Quando nos zangamos, o que transmitimos é uma expressão de raiva ou irritação que, na verdade, esconde o que realmente sentimos. Por trás desta reacção, está uma emoção mais profunda, que não queremos ou não conseguimos sentir no momento.

A zanga é um tesouro, uma mensagem embrulhada no mais feio papel de embrulho que conhecemos. Os gritos, os silêncios ‘ensurdecedores’, os conflitos constantes, são reacções que vêm até nós como flechas que nos magoam ou balas que nos vão matando devagarinho, mas que na verdade, podem constituir momentos de viragem numa relação. Tudo depende da forma como os encaramos. 

Zangarmo-nos não é algo negativo. Só se zanga quem se preocupa, quem precisa do outro e procura respostas para as suas dúvidas, quem se quer encontrar e encontrar no outro um porto seguro na relação, quem se envolve e procura reciprocidade nesse envolvimento! Precisamos de nos habituar a encarar estas reações como emoções à flor da pele, que têm origem em algo mais profundo, algo que até para quem as sente pode ser difícil de descortinar (quanto mais para o outro!).

Se estivermos do outro lado, do lado do receptor, podemos evitar reagir a quente – a decisão mais fácil – quando alguém se irrita ou zanga connosco. Pelo contrário devemos recuar, como se fossemos um expectador e parar para pensar: “do que é que ele está a precisar e não está a conseguir obter da minha parte para ter esta reacção?”. É, também neste processo, que se constrói uma relação a dois. 

Quando alguém se zanga, raramente há um culpado, cada um tem a sua quota parte de responsabilidade. Devemos tentar perceber que atitude ou postura pode ter desencadeado aquela reação aparentemente desproporcional e exagerada. Se em vez de reagirmos na mesma moeda, adoptarmos uma postura de quem quer chegar a uma solução, fazendo perguntas para tentarmos perceber o porquê  daquela pessoa estar tão zangada, isso poderá fazer o outro aproximar-se.  

É muito frequente que estes comportamentos de raiva sejam chamadas de atenção de um elemento do casal para relembrar o outro de que precisa dele, de que precisa de sentir que é importante na relação.  Quer dando voz a pormenores irrelevantes, quer em constantes perguntas ou ataques, zangar-se é muitas vezes o mecanismo que o outro utiliza para se fazer ouvir. 

Por isso é que, por vezes, um pequeno esquecimento ou desleixo, como não estender a roupa ou não pôr a loiça a lavar, pode dar lugar a uma reação desproporcional.
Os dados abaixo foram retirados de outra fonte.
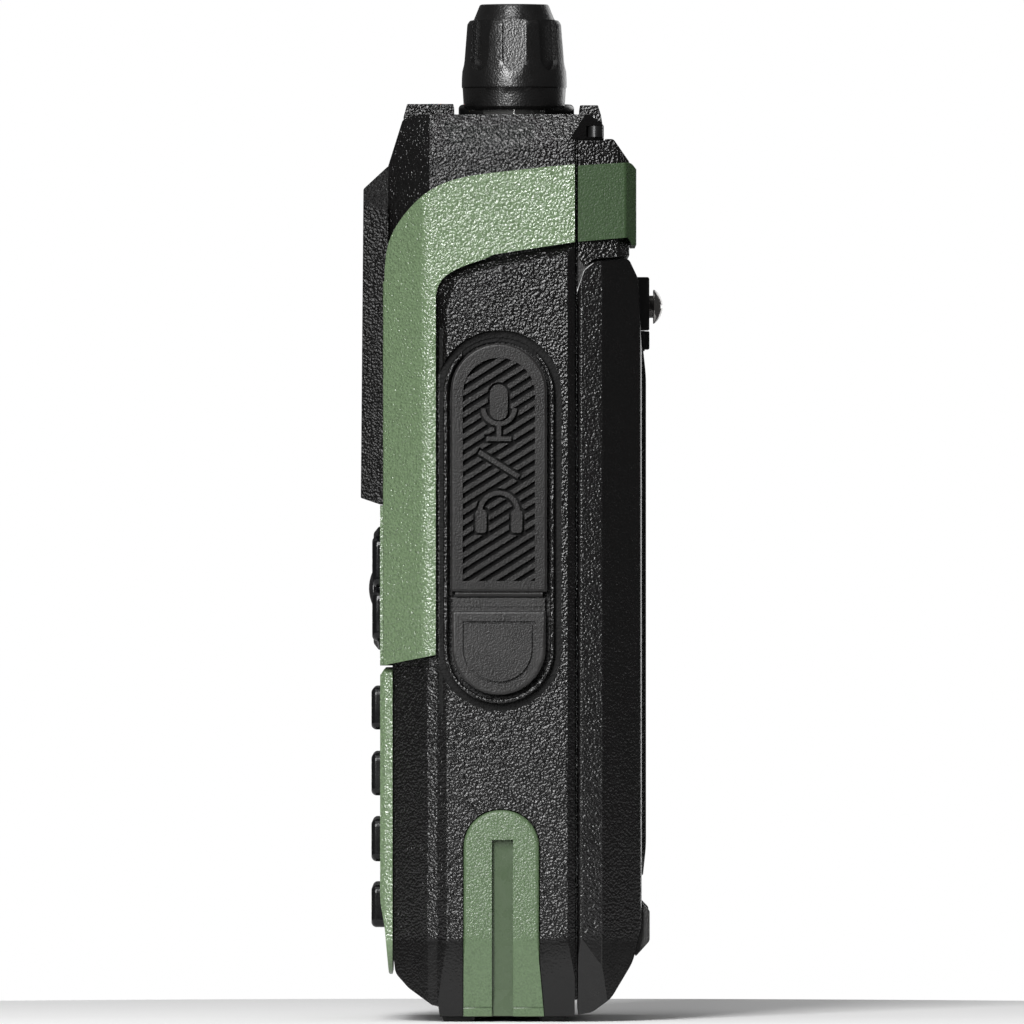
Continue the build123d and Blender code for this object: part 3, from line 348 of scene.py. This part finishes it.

Esta reação é, muitas vezes, uma forma inconsciente de quem se zanga dizer que precisa de saber que ainda é importante para o outro e que ele ainda está lá para ele, de que a relação a dois ainda existe.
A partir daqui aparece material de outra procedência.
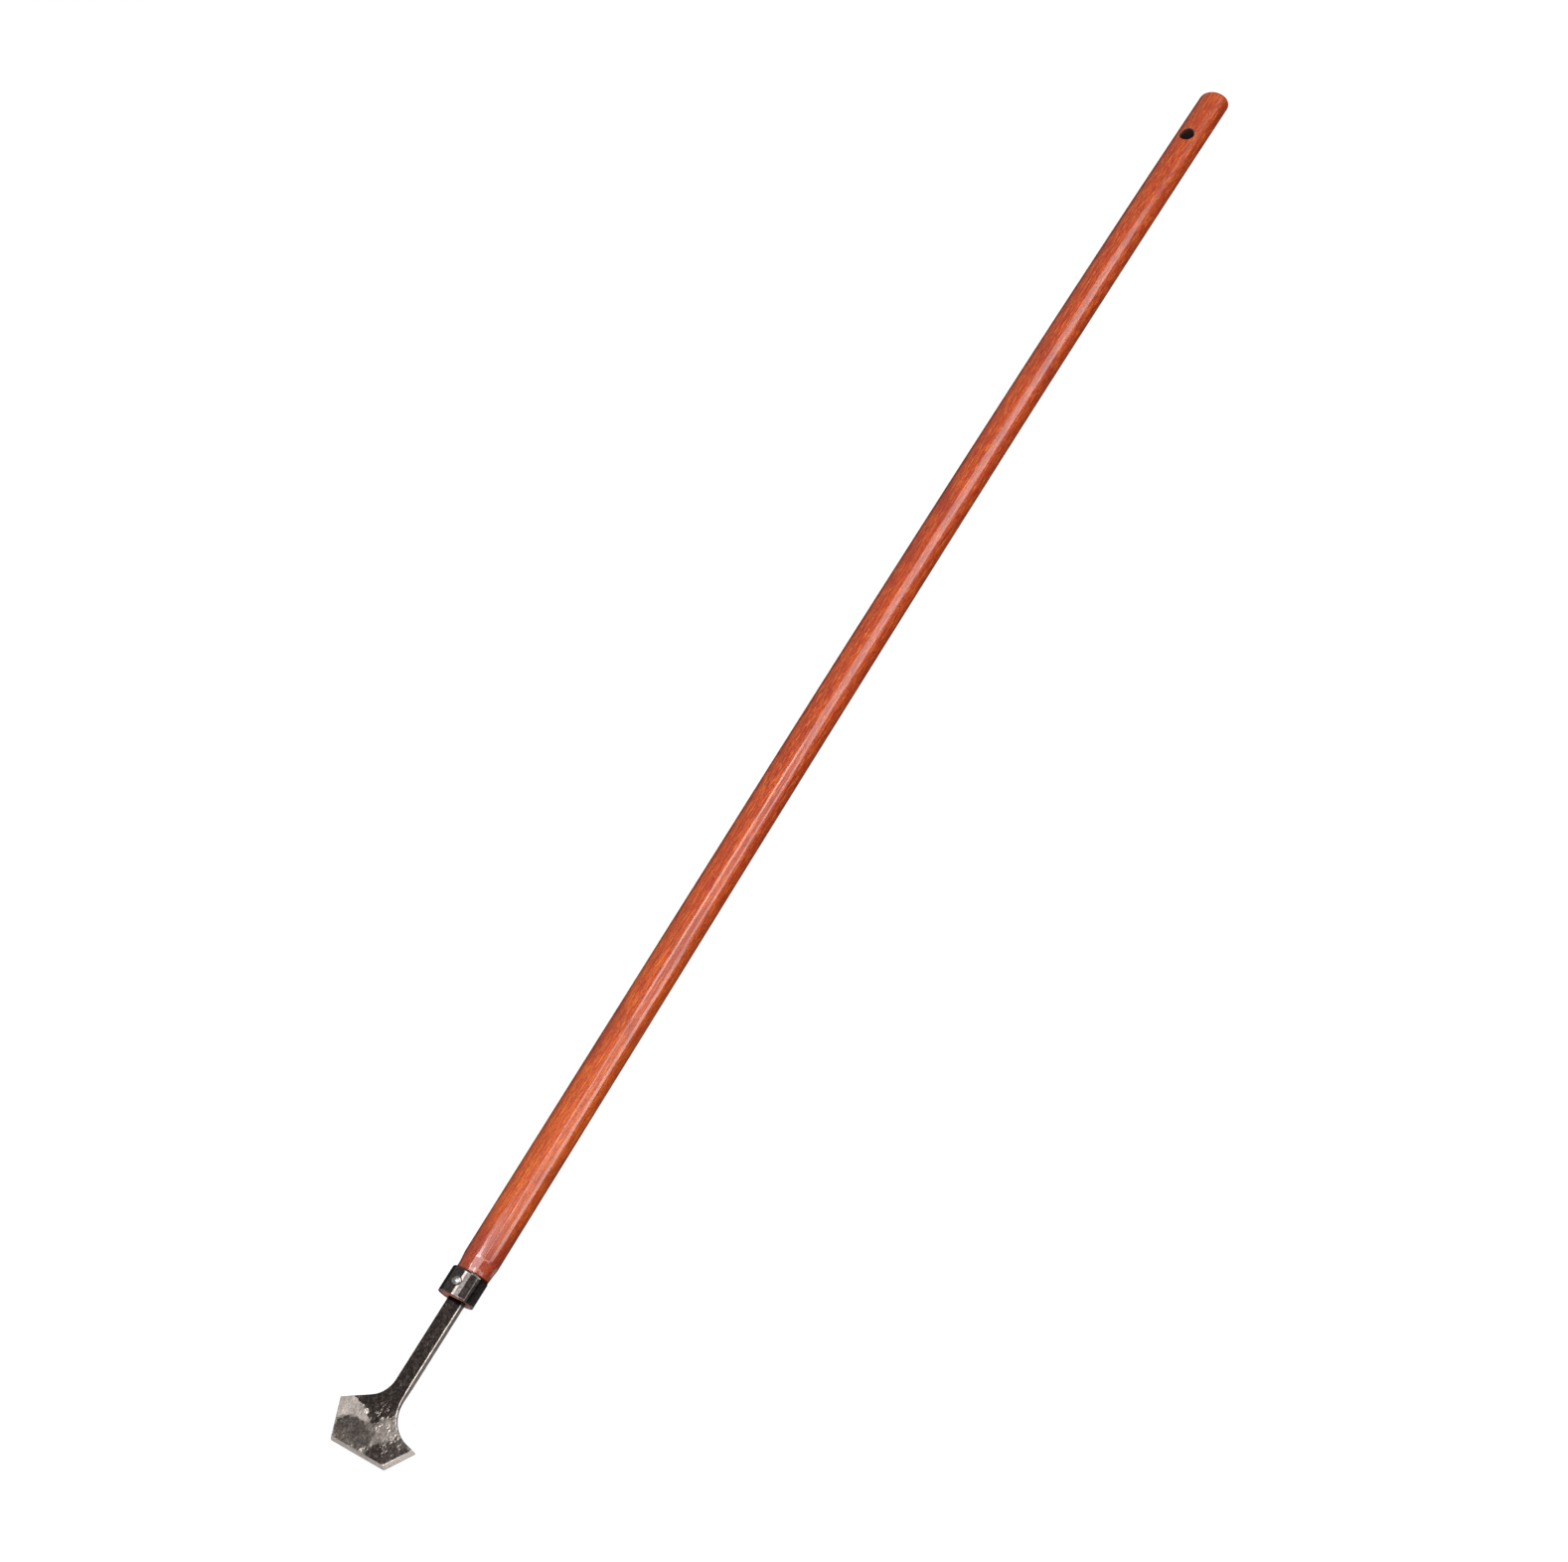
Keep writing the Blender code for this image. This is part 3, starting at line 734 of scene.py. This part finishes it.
def fillet(before, corner, after, radius, steps):
    """Points of an arc that rounds a corner, from the side of the point before it to the other side."""
    corner = Vector(corner[:2])
    back = (Vector(before[:2]) - corner).normalized()
    on = (Vector(after[:2]) - corner).normalized()
    half = 0.5 * math.acos(back.dot(on))
    run = radius / math.tan(half)
    centre = corner + (back + on).normalized() * radius / math.sin(half)
    start = corner + back * run - centre
    end = corner + on * run - centre
    sweep = math.remainder(math.atan2(end.y, end.x) - math.atan2(start.y, start.x), 2.0 * math.pi)
    return [tuple(centre + Matrix.Rotation(sweep * k / steps, 2) @ start) for k in range(steps + 1)]


def head_outline(spacing):
    """The head in plan as evenly spaced (above, right) points."""
    tip = HEAD_REACH + TANG_LENGTH
    corners = [
        EDGE_LEFT,
        EDGE_RIGHT,
        WING_RIGHT,
        NECK_RIGHT,
        (HEAD_REACH, SHANK_WIDTH / 2, 0.0),
        (tip, TANG_TIP_WIDTH / 2, 0.0015),
        (tip, -TANG_TIP_WIDTH / 2, 0.0015),
        (HEAD_REACH, -SHANK_WIDTH / 2, 0.0),
        NECK_LEFT,
        WING_LEFT,
    ]
    sparse = []
    for k, corner in enumerate(corners):
        before, after = corners[k - 1], corners[(k + 1) % len(corners)]
        if corner[2]:
            sparse += fillet(before, corner, after, corner[2], 30 if corner[2] > 0.005 else 8)
        else:
            sparse.append(corner[:2])
    points = []
    for start, end in zip(sparse, sparse[1:] + sparse[:1]):
        start, end = np.array(start), np.array(end)
        pieces = max(1, math.ceil(np.linalg.norm(end - start) / spacing))
        points += [mix(start, end, k / pieces) for k in range(pieces)]
    return np.array(points)


def inward(outline):
    """A unit vector into the plan at each point of the outline."""
    along = np.roll(outline, -1, axis=0) - np.roll(outline, 1, axis=0)
    along /= np.linalg.norm(along, axis=1)[:, None]
    return np.stack([along[:, 1], -along[:, 0]], axis=1)


def distance_inside(points, outline):
    """How far each point lies inside the outline, negative outside it."""
    starts, ends = outline, np.roll(outline, -1, axis=0)
    best = np.full(len(points), 1e9)
    inside = np.zeros(len(points), bool)
    for a, b in zip(starts, ends):
        run = b - a
        share = np.clip(((points - a) @ run) / (run @ run), 0.0, 1.0)
        away = points - (a + share[:, None] * run)
        best = np.minimum(best, (away**2).sum(axis=1))
        crosses = (a[1] > points[:, 1]) != (b[1] > points[:, 1])
        if a[1] != b[1]:
            at = a[0] + (points[:, 1] - a[1]) * run[0] / (b[1] - a[1])
            inside ^= crosses & (points[:, 0] < at)
    return np.where(inside, 1.0, -1.0) * np.sqrt(best)


def bevel_axes(start, end):
    """A bevel's first corner, its length, and unit vectors along its edge and into the blade."""
    a, b = np.array(start[:2]), np.array(end[:2])
    length = np.linalg.norm(b - a)
    along = (b - a) / length
    return a, length, along, np.array([along[1], -along[0]])


def bevel_creases(spacing, inner):
    """Points along the line where each ground bevel leaves the flat face, and the pairs that join them."""
    points, pairs = [], []
    for start, end, width, _ in BEVELS:
        a, length, along, into = bevel_axes(start, end)
        runs = np.arange(0.0, length, spacing)
        line = a + into * width + runs[:, None] * along
        at_crease = bevel_drop(line + into * 1e-7) <= 0.0
        line = line[at_crease & (distance_inside(line, inner) > 0.4 * spacing)]
        pairs += [(len(points) + k, len(points) + k + 1) for k in range(len(line) - 1)]
        points += list(line)
    return np.array(points), pairs


def head_thickness(above):
    forged = mix(BLADE_THICKNESS, SHANK_THICKNESS, smooth(above, BLADE_FLAT_LENGTH, NECK_TOP))
    tang = np.clip((above - HEAD_REACH) / TANG_LENGTH, 0.0, 1.0)
    return mix(forged, TANG_TIP_THICKNESS, tang)


def bevel_drop(plan):
    """How far the ground bevels lie under the flat face, the most of the three, and 0 away from them."""
    drop = np.zeros(len(plan))
    for start, end, width, edge in BEVELS:
        a, _, _, into = bevel_axes(start, end)
        depth = (plan - a) @ into
        slope = (BLADE_THICKNESS - edge) / width
        drop = np.maximum(drop, (width - depth) * slope)
    return drop


# Drops of scale and weld spatter on the front, as (right, above, radius, height) in millimetres
SPATTER = (
    (-6.0, 42.0, 2.4, 0.55),
    (-9.5, 38.5, 1.6, 0.35),
    (-17.6, 31.0, 2.6, 0.50),
    (-13.2, 33.0, 1.8, 0.40),
    (-8.5, 28.0, 1.7, 0.50),
    (-6.9, 34.6, 2.2, 0.45),
    (0.0, 32.0, 1.7, 0.45),
    (-1.2, 25.4, 1.6, 0.40),
    (3.8, 39.0, 2.2, 0.40),
    (-2.0, 5.0, 2.3, 0.50),
    (-11.0, 4.5, 1.5, 0.35),
    (4.0, 7.0, 1.6, 0.35),
    (6.4, 5.2, 1.3, 0.30),
    (19.0, 23.0, 1.6, 0.45),
    (24.0, 22.0, 1.8, 0.45),
    (21.6, 19.5, 1.5, 0.35),
    (13.0, 16.0, 2.0, 0.40),
    (16.6, 17.4, 1.4, 0.30),
    (21.0, 11.0, 1.5, 0.35),
    (17.4, 12.6, 1.2, 0.30),
    (11.5, 31.0, 1.2, 0.30),
    (15.0, 30.0, 1.1, 0.30),
)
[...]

Da mesma forma que um pequeno gesto pode fazer com que sintamos que não estamos sozinhos e que o nosso bem-estar é importante para o outro, quando o outro se sente esquecido, também sente necessidade de nos chamar à atenção. Mas como a maioria das pessoas não tem coragem de admitir que precisa de alguém, usam pequenos pormenores e falhas como um pretexto para se certificarem que a relação ainda é importante para o outro. O estendal por estender é apenas o isco para não deixar a relação ‘fugir’, relembrando o outro que há ali uma relação que não pode ser esquecida, que precisa de ser cuidada e alimentada. 

Para aqueles que ultimamente se irritam por tudo e por nada, importa pensar: O que vos deixa assim tão magoados? O que é que estão a evitar sentir que vos faz precisar de gritar para serem vistos? O que é que vos assusta que caia em esquecimento e que vos leva a apontar o dedo à mais ínfima falha? 

De um lado ou do outro desta dança, a zanga é só um acorde que põe em marcha uma coreografia bem conhecida. Os dois se balançam, numa melodia que pode estar a querer salvar o vosso amor de cair na rotina, no esquecimento ou na dormência do desligamento.